In Fortran, variables beginning with the letters i through n have integer type by default, whereas all other letters imply a real-number (floating-point) variable. You can change this by declaring a type, but using i for a real is non-obvious.

(Hence the old joke, "God is real — unless declared integer.")

[-] eager_eagle@lemmy.world 32 points 1 year ago* (last edited 1 year ago)

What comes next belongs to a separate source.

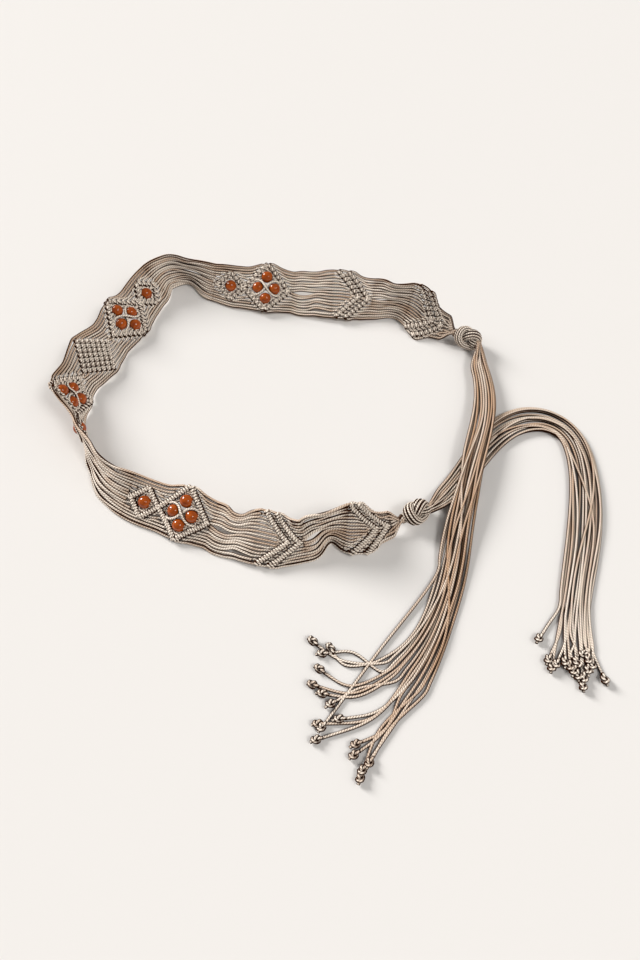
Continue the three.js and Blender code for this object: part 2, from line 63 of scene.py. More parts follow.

idk, this arbitrary i-n range behaving differently than other variables sounds like a terrible source of weird bugs to me. I don't think variable names should ever change a program's behavior.

edit:

Many old Fortran 77 programs uses these implicit rules, but you should not! The probability of errors in your program grows dramatically if you do not consistently declare your variables.

source

[-] Successful_Try543@feddit.de 29 points 1 year ago

This comes from early years, when FORTRAN was introduced and the programmers needed to save space in the punch cards. Today, to avoid this possible source of bugs, you usually state "implicit none" in the preamble.

[-] GregoryTheGreat@programming.dev 20 points 1 year ago

So I’ve been an engineer doing code ports to newer versions of Fortran. I never knew why that was at the top of every file. Thank you.

[-] relative_iterator@sh.itjust.works 11 points 1 year ago

Interesting. I assumed i for iterator.

[-] fubo@lemmy.world 23 points 1 year ago

i, j, k are commonly used as subscripts in linear algebra, too.